Athis mooring ball Zeezwaluw stayed un-interrupted for the rest of their time (8 days) in Klein Curaçao. Due to the fact there was no mobile phone signal so no internet for weather forecast or other distracting social media they had an old fashioned (a before wireless internet time) leisure time. After 2 months of hard work on the hard & marina they finally could do what they love to do; reading good books! During those waiting days the crew was able to use the Iridium sat phone for receiving new Gribfiles every day.
Every day the wind stayed E at 20-25 kn or more. Not favourable the crew thought. Its 480 Nm to Sint Maarten, on a 30°-40° course approximately. Up-wind and against a current it would be a hard battle so they waited for a more favourable wind. Read; less wind for the trade winds would persist from the east of course. But sometimes it has a south component and the crew crossed their fingers for that one.
Finally there came light at the end of their waiting tunnel.
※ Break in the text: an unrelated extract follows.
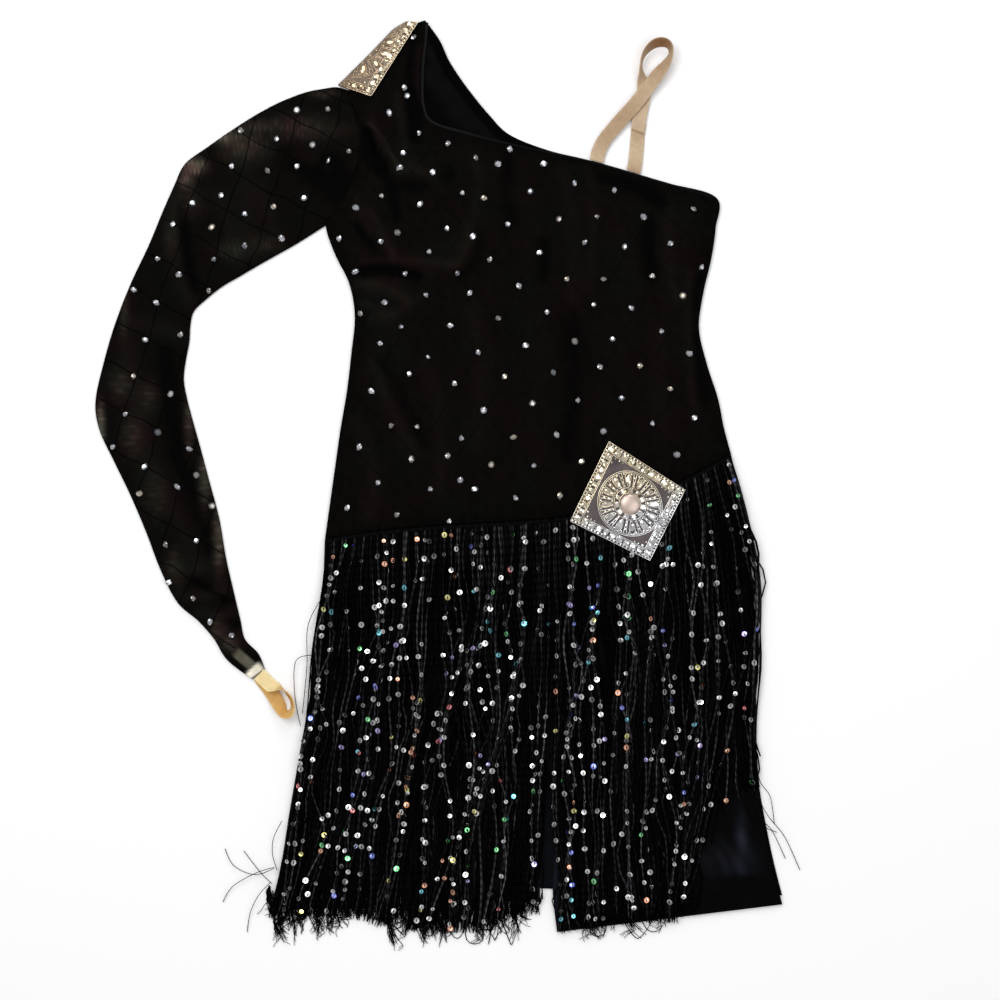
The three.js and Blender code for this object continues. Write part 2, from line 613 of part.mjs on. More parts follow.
// The corners of a band's section, across its width and out of its face.
const BAND_CORNERS = [[-1, -1], [1, -1], [1, 1], [-1, 1]];

// A flat band: at each row of the table its width points along heading and tips up by tilt.
function elasticBand(table, wide, thick) {
  const rings = smoothRows(table, BAND_STEPS).map((row, k, rows) => {
    const before = rows[Math.max(0, k - 1)];
    const after = rows[Math.min(rows.length - 1, k + 1)];
    const along = new THREE.Vector3(after.x - before.x, after.y - before.y, after.z - before.z).normalize();
    const heading = THREE.MathUtils.degToRad(row.heading);
    const tilt = THREE.MathUtils.degToRad(row.tilt);
    const level = Math.cos(tilt);
    const width = new THREE.Vector3(level * Math.cos(heading), level * Math.sin(heading), Math.sin(tilt));
    const face = new THREE.Vector3().crossVectors(along, width).normalize();
    const middle = new THREE.Vector3(row.x, row.y, row.z);
    return BAND_CORNERS.map(([across, out]) =>
      middle.clone().addScaledVector(width, across * wide / 2).addScaledVector(face, out * thick / 2));
  });
  return loft(rings);
}

// ---------------------------------------------------------------- appliques

// The hip rosette: rings about its middle, round inside and square at its border.
function rosettePlate() {
  const place = (a, b) => {
    const across = (a + 1) / 2;
    const down = (b + 1) / 2;
    const side = (name) => lerp(
      lerp(hipCorners.top[name], hipCorners.right[name], across),
      lerp(hipCorners.left[name], hipCorners.bottom[name], across),
      down,
    );
    return { x: side('x'), y: side('y') };
  };
  const middle = place(0, 0);
  const face = HIP_APPLIQUE_BASE + PLATE;
  const points = [new THREE.Vector3(middle.x, middle.y, face + rosetteRings[0].lift)];
  for (const ring of rosetteRings) {
    for (let spoke = 0; spoke < ROSETTE_SPOKES; spoke++) {
      const angle = 2 * Math.PI * spoke / ROSETTE_SPOKES;
      const [c, s] = [Math.cos(angle), Math.sin(angle)];
      const stretch = lerp(1, 1 / Math.max(Math.abs(c), Math.abs(s)), ring.square);
      const { x, y } = place(c * ring.reach * stretch, s * ring.reach * stretch);
      const dip = ring.petal * (spoke % (ROSETTE_SPOKES / PETALS));
      points.push(new THREE.Vector3(x, y, face + ring.lift - dip));
    }
  }
  const rim = points.slice(-ROSETTE_SPOKES);
  points.push(...rim.map((p) => new THREE.Vector3(p.x, p.y, HIP_APPLIQUE_BASE)));
  points.push(new THREE.Vector3(middle.x, middle.y, HIP_APPLIQUE_BASE));
  const last = points.length - 1;
  const faces = [];
  const ringStart = (ring) => 1 + ring * ROSETTE_SPOKES;
  for (let spoke = 0; spoke < ROSETTE_SPOKES; spoke++) {
    const next = (spoke + 1) % ROSETTE_SPOKES;
    faces.push([0, ringStart(0) + spoke, ringStart(0) + next]);
    for (let ring = 0; ring < rosetteRings.length; ring++) {
      const [a, b] = [ringStart(ring) + spoke, ringStart(ring) + next];
      const [c, d] = [ringStart(ring + 1) + spoke, ringStart(ring + 1) + next];
      faces.push([a, c, b], [b, c, d]);
    }
    const under = ringStart(rosetteRings.length);
    faces.push([last, under + next, under + spoke]);
  }
  return closedGeometry(points, faces);
}

// The shoulder applique: the same plate folded round the shoulder's edge, stones on its outside.
function foldedApplique() {
  const rows = Array.from({ length: PLATE_STEPS + 1 }, (_, k) => {
    const along = k / PLATE_STEPS;
    const inner = onCurve(shoulderInnerEdge, along);
    const outer = onCurve(shoulderFoldLine, along);
    const width = Math.hypot(outer.x - inner.x, outer.y - inner.y);
    const outX = (outer.x - inner.x) / width;
    const outY = (outer.y - inner.y) / width;
    const reach = width - PLATE / 2;
    const middles = foldedPlate.map(({ across, up, relief }) => ({ along: across * reach, up, relief }));
    return middles.map((spot, index) => {
      const before = middles[Math.max(0, index - 1)];
      const after = middles[Math.min(middles.length - 1, index + 1)];
      const run = Math.hypot(after.along - before.along, after.up - before.up);
      const normal = { out: -(after.up - before.up) / run, up: (after.along - before.along) / run };
      const border = k === 0 || k === PLATE_STEPS ? 0 : 1;
      const beside = (distance) => new THREE.Vector3(
        inner.x + outX * (spot.along + normal.out * distance),
        inner.y + outY * (spot.along + normal.out * distance),
        spot.up + normal.up * distance,
      );
      return { outside: beside(PLATE / 2 + spot.relief * border), inside: beside(-PLATE / 2) };
    });
  });
  const outside = rows.map((row) => row.map((spot) => spot.outside));
  const inside = rows.map((row) => row.map((spot) => spot.inside));
  return wallBetween(outside, inside);
}

// ---------------------------------------------------------------- fringe

// An even, repeatable scatter between -1 and 1 for the strand of a given number.
function scatter(number, salt) {
  const wave = Math.sin(number * 12.9898 + salt * 78.233) * 43758.5453;
  return 2 * (wave - Math.floor(wave)) - 1;
}

function toManifold(geometry) {
  const merged = mergeVertices(geometry, 1e-4);
  const mesh = new wasm.Mesh({
    numProp: 3,
    vertProperties: new Float32Array(merged.attributes.position.array),
    triVerts: new Uint32Array(merged.index.array),
  });
  return new wasm.Manifold(mesh);
}

function fromManifold(solid) {
  const mesh = solid.getMesh();
  const geometry = new THREE.BufferGeometry();
  geometry.setAttribute('position', new THREE.Float32BufferAttribute(mesh.vertProperties, 3));
  geometry.setIndex(new THREE.BufferAttribute(new Uint32Array(mesh.triVerts), 1));
  return geometry;
}

// A three-sided strand through points that give the middle of its flat side; it narrows at its tip.
function strand(path) {
  return loft(path.map((point, k) => {
    const before = path[Math.max(0, k - 1)];
    const after = path[Math.min(path.length - 1, k + 1)];
    const length = Math.hypot(after.x - before.x, after.y - before.y);
    const isTip = k === path.length - 1;
    const half = (isTip ? TIP_SCALE : 1) * STRAND_WIDE / 2;
    const sideX = -(after.y - before.y) / length * half;
    const sideY = (after.x - before.x) / length * half;
    return [
      new THREE.Vector3(point.x - sideX, point.y - sideY, point.z),
      new THREE.Vector3(point.x + sideX, point.y + sideY, point.z),
      new THREE.Vector3(point.x, point.y, point.z + STRAND_HIGH * (isTip ? TIP_HIGH : 1)),
    ];
  }));
}

// The hem's height on the page under a given x.
function hemAt(grid, x) {
  const hem = grid[grid.length - 1];
  const k = Math.max(0, hem.findIndex((point) => point.x > x) - 1);
  const t = Math.min(1, Math.max(0, (x - hem[k].x) / (hem[k + 1].x - hem[k].x)));
  return lerp(hem[k].y, hem[k + 1].y, t);
}

// The highest point of a surface along a straight line in plan.
function highestUnder(top, from, to) {
  const samples = Array.from({ length: CLEARANCE_SAMPLES }, (_, k) => {
    const t = k / (CLEARANCE_SAMPLES - 1);
    return top(lerp(from.x, to.x, t), lerp(from.y, to.y, t));
  });
  return Math.max(...samples);
}


function fringe(side, grid, top, loose, looseAtEnd) {
  const headerTable = Array.from({ length: HEADER_STEPS + 1 }, (_, k) => {
    const { x, y } = hipSeam(lerp(side.from, side.to, k / HEADER_STEPS));
    return { x, y: y - HEADER_DROP, z: HEADER_BASE + HEADER_HIGH / 2 };
  });
  const headerRings = headerTable.map(({ x, y, z }) => BAND_CORNERS.map(([down, up]) =>
    new THREE.Vector3(x, y + down * HEADER_WIDE / 2, z + up * HEADER_HIGH / 2)));
  let solid = toManifold(loft(headerRings));
  const inset = 0.6 * STRAND_WIDE / (headerTable[HEADER_STEPS].x - headerTable[0].x);
  for (let number = 0; number < side.strands; number++) {
    const part = lerp(inset, 1 - inset, number / (side.strands - 1));
    const layer = number % 2;
    const root = hipSeam(lerp(side.from, side.to, part));
    const rise = STRAND_CLEAR + layer * LAYER_STEP;
    const looseIndex = looseAtEnd ? side.strands - 1 - number : number;
    const rootZ = HEADER_BASE + lerp(ROOT_SINK, LAYER_STEP, layer);
    const rootPoint = { x: root.x, y: root.y - HEADER_DROP, z: rootZ };
    const endX = lerp(side.endLeftX, side.endRightX, part) + STRAND_SWAY * scatter(number, 3);
    const isLongest = side === LONGEST_STRAND.side && number === LONGEST_STRAND.number;
    const long = lerp(side.leftLong, side.rightLong, part) * (1 + STRAND_UNEVEN * scatter(number, 5));
    const endY = isLongest ? -HALF_LENGTH : root.y - long;
    const bend = loose[looseIndex];
    const outward = looseAtEnd ? part : 1 - part;
    const hemX = bend ? bend.ax : endX;
    const lastY = bend ? bend.ay : Math.max(endY, hemAt(grid, hemX) - HEM_OVERHANG);
    const path = [rootPoint];
    for (let k = 1; k <= STRAND_STATIONS; k++) {
      const t = k / STRAND_STATIONS;
      const sway = STRAND_SWAY * scatter(number, k) * (k < STRAND_STATIONS ? 1 : 0);
      const x = lerp(root.x, hemX, t) + sway + side.bulge * Math.sin(Math.PI * t) * outward;
      const y = lerp(rootPoint.y, lastY, t);
      path.push({ x, y, z: HEADER_BASE });
    }
    for (let k = 1; k <= STRAND_STATIONS; k++) {
      const spans = [path[k - 1], path[k], path[Math.min(k + 1, STRAND_STATIONS)]];
      const before = highestUnder(top, spans[0], spans[1]);
      const after = highestUnder(top, spans[1], spans[2]);
      path[k].z = rise + Math.max(before, after);
    }
    const high = FRONT_TOP + rise;
    if (bend) {
      path.push({ x: bend.bx, y: bend.by, z: high / 2 });
      path.push({ x: bend.cx, y: bend.cy, z: FLOOR_CLEAR + layer * LAYER_STEP });
    } else if (endY < lastY - SHORTEST_TIP) {
      const fall = smoothstep(lastY - endY, 0, TIP_FALL);
      path.push({ x: endX + STRAND_SWAY * scatter(number, 7), y: endY, z: lerp(high, FLOOR_CLEAR, fall) });
    }
    solid = solid.add(toManifold(strand(path)));
  }
  return fromManifold(solid);
}

// ---------------------------------------------------------------- the dress

const finishes = {
  mesh: { color: 0x120f12, roughness: 0.8, metalness: 0 },
  lining: { color: 0x0d0b0e, roughness: 0.7, metalness: 0 },
  stretch: { color: 0x0c0e18, roughness: 0.45, metalness: 0 },
  thread: { color: 0x141316, roughness: 0.5, metalness: 0 },
  nude: { color: 0xd0b48e, roughness: 0.75, metalness: 0 },
  cream: { color: 0xe6cf9c, roughness: 0.7, metalness: 0 },
  rhinestone: { color: 0xc9c3ba, roughness: 0.25, metalness: 0.7 },
};

const group = new THREE.Group();

function addPiece(name, geometry, finish) {
  const mesh = new THREE.Mesh(geometry, new THREE.MeshStandardMaterial(finishes[finish]));
  mesh.name = name;
  group.add(mesh);
}

addPiece('bodice_back', backPanel(bodiceBackGrid), 'lining');
addPiece('bodice_front', frontPanel(bodiceGrid, bodiceTop), 'mesh');
addPiece('sleeve', sleeveWall(), 'mesh');
addPiece('skirt_back', backPanel(skirtBackGrid), 'stretch');
addPiece('skirt_front_left', frontPanel(skirtLeftGrid, skirtLeftTop), 'stretch');
addPiece('skirt_front_right', frontPanel(skirtRightGrid, skirtRightTop), 'stretch');
addPiece('fringe_left', fringe(fringes.left, skirtLeftGrid, skirtLeftTop, looseLeft, false), 'thread');
addPiece('fringe_right', fringe(fringes.right, skirtRightGrid, skirtRightTop, looseRight, true), 'thread');
addPiece('hip_applique', rosettePlate(), 'rhinestone');
addPiece('shoulder_applique', foldedApplique(), 'rhinestone');
addPiece('strap_long', elasticBand(strapLong, ELASTIC_WIDE, ELASTIC), 'nude');
addPiece('strap_short', elasticBand(strapShort, ELASTIC_WIDE, ELASTIC), 'nude');
addPiece('finger_loop', elasticBand(fingerLoop, FINGER_ELASTIC_WIDE, ELASTIC), 'cream');

export default group;
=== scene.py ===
import bpy
import numpy as np
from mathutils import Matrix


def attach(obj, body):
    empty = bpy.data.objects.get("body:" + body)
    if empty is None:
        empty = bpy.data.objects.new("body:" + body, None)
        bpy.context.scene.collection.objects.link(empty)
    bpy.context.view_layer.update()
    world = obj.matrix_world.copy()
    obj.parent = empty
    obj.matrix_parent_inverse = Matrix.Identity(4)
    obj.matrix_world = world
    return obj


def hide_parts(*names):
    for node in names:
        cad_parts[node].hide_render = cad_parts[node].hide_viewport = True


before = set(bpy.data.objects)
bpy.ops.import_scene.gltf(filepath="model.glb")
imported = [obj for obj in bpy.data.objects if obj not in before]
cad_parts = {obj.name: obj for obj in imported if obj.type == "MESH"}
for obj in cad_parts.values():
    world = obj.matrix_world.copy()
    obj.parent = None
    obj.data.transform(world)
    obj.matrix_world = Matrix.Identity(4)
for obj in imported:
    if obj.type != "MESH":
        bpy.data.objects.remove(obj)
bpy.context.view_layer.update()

# ---------------------------------------------------------------- camera, floor and light
# The dress lies on a pale studio floor and is seen from straight above. Two large soft lamps hang
# over its left and right and a smaller one beyond its shoulder, under an even pale sky.
MM = 0.001
VIEW_CENTRE = (46.8 * MM, -10.8 * MM)
VIEW_WIDTH = 0.9
CAMERA_HEIGHT = 2.5
MIDDLE_HEIGHT = 0.004
FLOOR_SIZE = 8.0
FLOOR_DROP = 0.0006
SKY = (0.50, 0.50, 0.51)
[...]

At Monday (May 7) or Tuesday (May 8) there might be an opportunity to leave. Who knows for sure ….
The second try started Tuesday at 2 P.M. for the forecast was 15-20 kn and the next days also or less. But again the wind not die and the battle against wind, waves and current was even worse at the first try. At a 40° course it was not like sailing comfortably but diving in and down the steep waves spraying the crew and Zeezwaluw from bow to stern. Plan B was set into motion, head for Bonaire. Tacking again all the way they arrived Wednesday 1 A.M. (of course in the dark hours) at the mooring field at Kralendijk. Luckily there were many empty mooring buoys to choose from.
So they are in Bonaire now as they informed the columnist. According the weather forecast of Thursday May 10, the weather will not change till the 17th. Waiting time starts again and maybe made plans will change also.